-- EXERCISE DETAILS --
Search the records for "Write". Copy every line where it appears.

-- RECORD EXCERPTS --
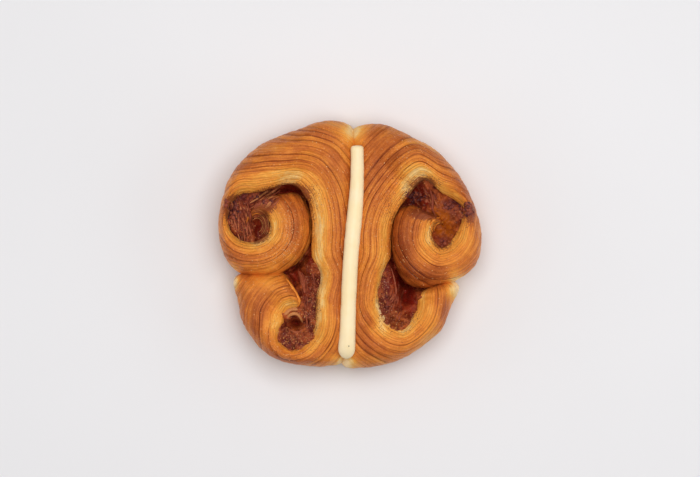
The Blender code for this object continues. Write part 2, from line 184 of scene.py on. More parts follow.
# The filling of each half, as in the solids.
FILLING_FLOOR = 0.6
FILLING_TOP = 29
FILLING_BUMP = 0.7
CREVICE = 9.5  # how far the filling sinks beside the outside of a scroll, and its reach
CREVICE_REACH = 1.9
CREVICE_WIDTHS = (8, 14)  # widths of the dough between which that begins
MEETING = 0.5  # how far it sinks where it meets an inner edge, and its reach
MEETING_REACH = 1.4
FILLING_PITCH = 5.5
FILLING_GRID = 0.28
LEFT_FILLING = {
    "outline": (0.201, 0.957),
    "reliefs": (
        (-51, 12, 7, 9, 2), (-27, 24, 7.5, 4.5, -5), (-42, 8, 5, 5, -2), (-22.5, -17, 6, 6, -4),
        (-17, -26, 2.5, 14, 1), (-25, -31.5, 4, 3, 1.5), (-24.5, -35.5, 3, 2, -5),
        (-25, -43, 6, 4, 0.5),
    ),
}
RIGHT_FILLING = {
    "outline": (0.2, 0.985),
    "reliefs": (
        (28, 21.5, 6, 5, -5), (45, 14, 5, 6, 1.5), (55, 12.5, 5, 6, 3), (43, 5, 5, 5, -2),
        (25, -20, 5.5, 7, -4), (15.5, -23, 3, 12, 1), (21, -34.5, 6, 3.5, 0.5),
    ),
}
SYRUP = (
    (42, 10, 5, 7, 1), (42.4, 5, 3.8, 4.5, 1), (40.5, 15.4, 3.6, 5, 1), (20, -33, 6, 4, 0.5),
    (-20, -15, 4, 8, 0.35), (-24.5, -38, 4, 3, 0.35),
)
GRAINY = (
    (-16.5, -25, 3.5, 16, 0.8), (15, -22, 3.5, 12, 0.9), (-25, -44, 7, 4, 0.9),
    (-50, 11, 8, 10, 0.5), (53, 13, 5, 5, 0.7), (-22, -29, 4, 4, 0.7),
)
HEAPED = (
    (-45, 15.5, 6.5, 4.5, 3.6), (-40.2, 8.5, 2.4, 4.2, -7), (36, 17, 6, 4, 2.5), (46, 12, 4, 5, 2),
    (-25, -13.5, 3.2, 4, -6), (25, -15, 4, 5, -3), (28.2, 22, 4.2, 2.8, -6.5),
    (24.6, -21, 2.7, 5.6, -12), (31, 19, 3.5, 3.5, -3), (-24.2, -35.8, 2.8, 1.6, -6),
    (38.2, 2.6, 2, 3, -1.5),
)
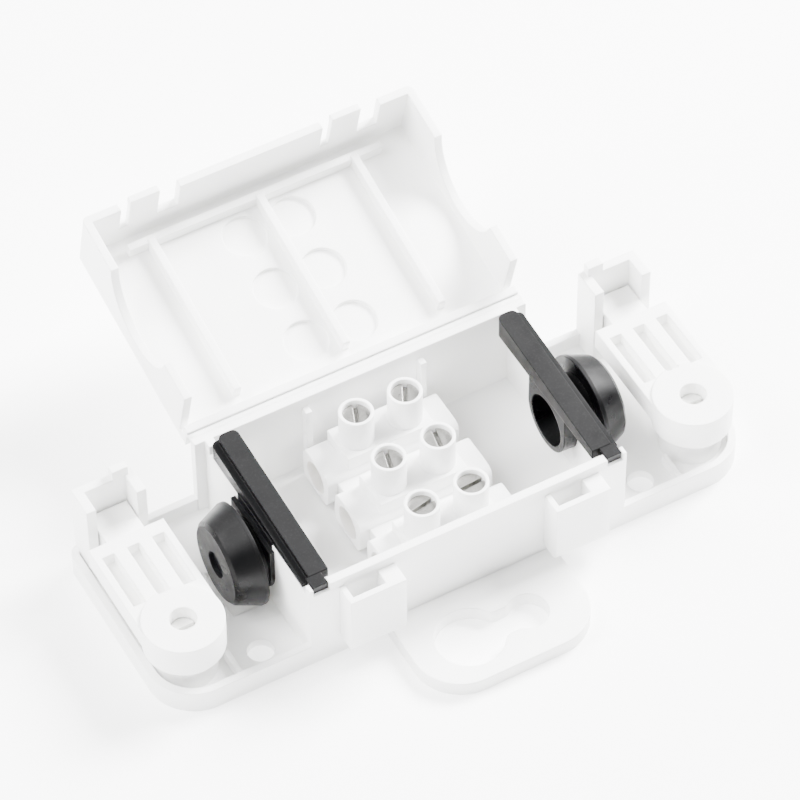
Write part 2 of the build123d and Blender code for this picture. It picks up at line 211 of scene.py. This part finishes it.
def rubber(name, colour, dust, roughness, dust_amount):
    """Black moulded rubber with fine speckle where talc and dust cling."""
    made, tree, output = new_material(name)
    place = node(tree, "ShaderNodeTexCoord")
    speck = node(tree, "ShaderNodeTexNoise", None, {
        "Vector": (place, "Object"), "Scale": 1 / (0.35 * MM), "Detail": 5.0, "Roughness": 0.7})
    bloom = node(tree, "ShaderNodeTexNoise", None, {
        "Vector": (place, "Object"), "Scale": 1 / (4 * MM), "Detail": 2.0, "Roughness": 0.5})
    surface = node(tree, "ShaderNodeNewGeometry")
    facing = node(tree, "ShaderNodeSeparateXYZ", None, {"Vector": (surface, "Normal")})
    up = node(tree, "ShaderNodeMapRange", None, {
        "Value": (facing, "Z"), "From Min": 0.7, "From Max": 1.0, "To Min": 0.0, "To Max": 1.0})
    spots = node(tree, "ShaderNodeMapRange", None, {
        "Value": (speck, "Fac"), "From Min": 0.52, "From Max": 0.72, "To Min": 0.0, "To Max": 1.0})
    dusty = node(tree, "ShaderNodeMath", {"operation": "MULTIPLY"}, {
        0: (up, "Result"), 1: (spots, "Result")})
    amount = node(tree, "ShaderNodeMath", {"operation": "MULTIPLY"}, {
        0: (dusty, "Value"), 1: dust_amount})
    tone = node(tree, "ShaderNodeMix", {"data_type": "RGBA"}, {
        0: (amount, "Value"), MIX_A: srgb(colour), MIX_B: srgb(dust)})
    rough = node(tree, "ShaderNodeMapRange", None, {
        "Value": (bloom, "Fac"), "From Min": 0.3, "From Max": 0.7,
        "To Min": roughness - 0.06, "To Max": roughness + 0.08})
    # the dusty tops are duller than the sides
    dull = node(tree, "ShaderNodeMath", {"operation": "MULTIPLY_ADD"}, {
        0: (up, "Result"), 1: TOP_DULLNESS, 2: (rough, "Result")})
    edge = node(tree, "ShaderNodeBevel", {"samples": 8}, {"Radius": 0.25 * MM})
    skin = node(tree, "ShaderNodeBump", None, {
        "Height": (speck, "Fac"), "Distance": 0.02 * MM, "Strength": 0.5,
        "Normal": (edge, "Normal")})
    body = node(tree, "ShaderNodeBsdfPrincipled", None, {
        "Base Color": (tone, MIX_OUT), "Roughness": (dull, "Value"), "Normal": (skin, "Normal"),
        "IOR": 1.52, "Specular IOR Level": RUBBER_SPECULAR})
    tree.links.new(body.outputs["BSDF"], output.inputs["Surface"])
    return made


grommet_rubber = rubber("Rubber, black, moulded", "#030304", "#1c1c1d", 0.3, 0.5)
for side in ("left", "right"):
    dress(f"{side}_grommet", grommet_rubber)


# ---- Terminal block: housing, brass inserts and screws ----
# The housing is a separate white polypropylene moulding on two pegs. Each pole holds a
# machined brass insert, and two plated cheese-head steel screws reach down its tubes.

terminal_plastic = polypropylene("Polypropylene, terminal housing", "#fbfbfb", "#f8f8f7", 0.4)
dress("terminal_housing", terminal_plastic)


def metal(name, colour, worn, roughness, grain_mm, stretch):
    """Bare or plated metal with fine tool marks drawn out along one axis."""
    made, tree, output = new_material(name)
    place = node(tree, "ShaderNodeTexCoord")
    drawn = node(tree, "ShaderNodeMapping", None, {"Vector": (place, "Object"), "Scale": stretch})
    marks = node(tree, "ShaderNodeTexNoise", None, {
        "Vector": (drawn, "Vector"), "Scale": 1 / (grain_mm * MM), "Detail": 4.0, "Roughness": 0.6})
    tone = node(tree, "ShaderNodeMix", {"data_type": "RGBA"}, {
        0: (marks, "Fac"), MIX_A: srgb(colour), MIX_B: srgb(worn)})
    rough = node(tree, "ShaderNodeMapRange", None, {
        "Value": (marks, "Fac"), "From Min": 0.3, "From Max": 0.7,
        "To Min": roughness - 0.08, "To Max": roughness + 0.1})
    edge = node(tree, "ShaderNodeBevel", {"samples": 8}, {"Radius": 0.15 * MM})
    cut = node(tree, "ShaderNodeBump", None, {
        "Height": (marks, "Fac"), "Distance": 0.02 * MM, "Strength": 0.6,
        "Normal": (edge, "Normal")})
    body = node(tree, "ShaderNodeBsdfPrincipled", None, {
        "Base Color": (tone, MIX_OUT), "Roughness": (rough, "Result"),
        "Normal": (cut, "Normal"), "Metallic": 1.0})
    tree.links.new(body.outputs["BSDF"], output.inputs["Surface"])
    return made


plated_steel = metal("Steel, zinc plated, turned", "#b5b4b1", "#7c7b78", 0.34, 0.4, (1, 1, 0.2))
brass = metal("Brass, drawn bar", "#d9b566", "#b8924a", 0.32, 0.3, (0.15, 1, 1))
for pole in ("rear", "middle", "front"):
    dress(f"{pole}_brass_insert", brass)
    for side in ("left", "right"):
        dress(f"{pole}_{side}_terminal_screw", plated_steel)


# ---- Clamp screws ----
# Guessed: white nylon screws, seated low in the straps' bosses. Their slotted heads
# have the same waxy look as the straps, a little smoother.

nylon = polypropylene("Nylon, natural white, moulded", "#f4f4f1", "#efefec", 0.38)
for side in ("left", "right"):
    dress(f"{side}_clamp_screw", nylon)


# ---- Stage, light and camera ----
# A white paper sweep that gives off light of its own, two large soft lights and a
# bright surround.

FLOOR_HALF = 3
FLOOR_GLOW = 1.6
SURROUND_STRENGTH = 0.8
KEY_WATTS = 46.0
FILL_WATTS = 22.0
AIM = (0, 0.01, 0)

floor_mesh = bpy.data.meshes.new("floor")
corners = [(-FLOOR_HALF, -FLOOR_HALF, 0), (FLOOR_HALF, -FLOOR_HALF, 0),
           (FLOOR_HALF, FLOOR_HALF, 0), (-FLOOR_HALF, FLOOR_HALF, 0)]
floor_mesh.from_pydata(corners, [], [(0, 1, 2, 3)])
floor = bpy.data.objects.new("floor", floor_mesh)
floor.location.z = cad_box[0][2] - 0.02 * MM
bpy.context.collection.objects.link(floor)
sweep, tree, output = new_material("Paper sweep, white")
paper = node(tree, "ShaderNodeBsdfPrincipled", None, {
    "Base Color": srgb("#fbfbfb"), "Roughness": 0.9,
    "Emission Color": (1, 1, 1, 1), "Emission Strength": FLOOR_GLOW})
tree.links.new(paper.outputs["BSDF"], output.inputs["Surface"])
floor.data.materials.append(sweep)

world = bpy.data.worlds.new("Studio surround")
bpy.context.scene.world = world
world.use_nodes = True
surround = world.node_tree.nodes["Background"]
surround.inputs["Color"].default_value = (1, 1, 1, 1)
surround.inputs["Strength"].default_value = SURROUND_STRENGTH


def soft_light(name, place, target, size, power):
    """A square area light aimed at a point."""
    data = bpy.data.lights.new(name, "AREA")
    data.size = size
    data.energy = power
    lamp = bpy.data.objects.new(name, data)
    lamp.location = place
    lamp.rotation_euler = (Vector(target) - Vector(place)).to_track_quat("-Z", "Y").to_euler()
    bpy.context.collection.objects.link(lamp)


soft_light("Key softbox", (0.55, 0.12, 0.50), AIM, 0.35, KEY_WATTS)
soft_light("Fill softbox", (-0.50, 0.20, 0.55), AIM, 0.5, FILL_WATTS)

# the view: turned and tipped about the box's middle, from 0.7 m away
AZIMUTH = math.radians(-28.68)
ELEVATION = math.radians(49.95)
ROLL = math.radians(-0.61)
SENSOR_MM = 36
LENS_MM = 209.2
CAMERA_MM = Vector((-1.549, 17.627, 700))  # across, up and back, in the view's own axes
SIDESTEP_MM = 0.6
back = Vector((math.sin(AZIMUTH) * math.cos(ELEVATION),
               -math.cos(AZIMUTH) * math.cos(ELEVATION),
               math.sin(ELEVATION)))
right = Vector((math.cos(AZIMUTH), math.sin(AZIMUTH), 0))
up = back.cross(right)
level = Matrix((right, up, back)).transposed()
turned = level @ Matrix.Rotation(ROLL, 3, "Z")
camera_data = bpy.data.cameras.new("Camera")
camera_data.sensor_width = SENSOR_MM
camera_data.lens = LENS_MM
camera = bpy.data.objects.new("Camera", camera_data)
place = turned @ CAMERA_MM * MM - Vector((SIDESTEP_MM * MM, 0, 0))
camera.matrix_world = Matrix.Translation(place) @ turned.to_4x4()
bpy.context.collection.objects.link(camera)
bpy.context.scene.camera = camera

-- TASK RESULT --
The Blender code for this object continues. Write part 2, from line 184 of scene.py on. More parts follow.
Write part 2 of the build123d and Blender code for this picture. It picks up at line 211 of scene.py. This part finishes it.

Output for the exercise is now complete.